His normative point on "constitutional etiquette" is, admittedly, a difficult issue. As I said, I want to live in a world where one's religion is viewed as irrelevant to one's being "fit" for public office. Indeed, James Dobson's recent comment that he didn't think Fred Thompson was a "Christian" and its implication that this makes Thompson unfit or less fit for public office, I found offensive. Yet, if a Presidential candidate was discovered to be a "Young-Earth-Creationist" who explicitly stated his belief in the literal six thousand year age of the Earth led him to reject evolution -- I seriously doubt my friends at Scienceblogs would deem that irrelevant to his qualifications for public office.

1 comment:

Tom Van Dyke said...

Ah, that last bit is the point, isn't it, Jon? I don't think I'd vote for such a fellow either. But neither would an atheist get my vote.

Likewise, I imagine Jefferson wouldn't vote for me because believing someone walked on water and rose from the dead would indicate I'm not a rational man. I myself would be wary of Jefferson, who seems largely amoral.

For example, if you read one of those letters from 1820 you linked to, it had his solution to the slavery problem: that slavery should be extended to all the states. That way, when it was finally eradicated, all the states would share the burden of shipping the black folk back to Africa.

And they say Buchanan was one of our worst presidents. Jefferson would have started the Civil War 10 years earlier, except it might have been the North that seceded.

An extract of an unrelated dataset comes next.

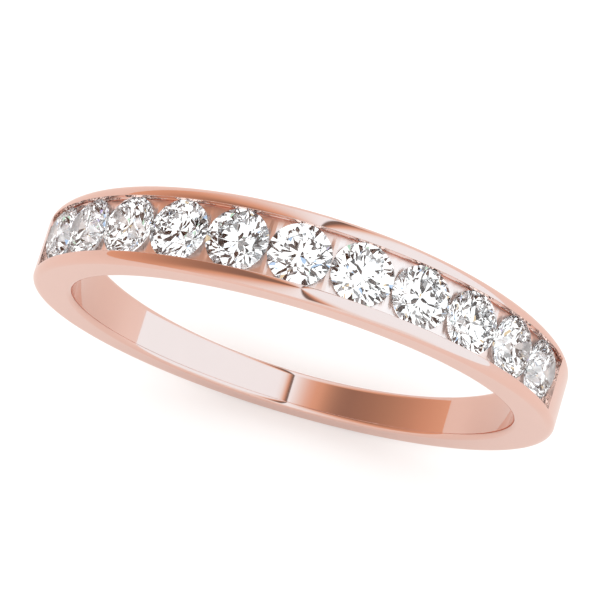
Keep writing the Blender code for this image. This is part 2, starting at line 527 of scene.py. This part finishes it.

The underlying problem is that the non-religionist sees religious belief as an abstraction that can easily be factored out of the equation, left at the door.

However, the religionist sees God as quite a real thing. (As he should.) To ignore that factor is to ignore reality. A rational man like Jefferson could look at a moral issue like slavery and see a prudent 50-100 year plan to rectify what he concedes is injustice. But a religious man might see that as too coldly abstract; reasonable perhaps, but hardly in the service of the good. To accomodate such an evil is evil in itself.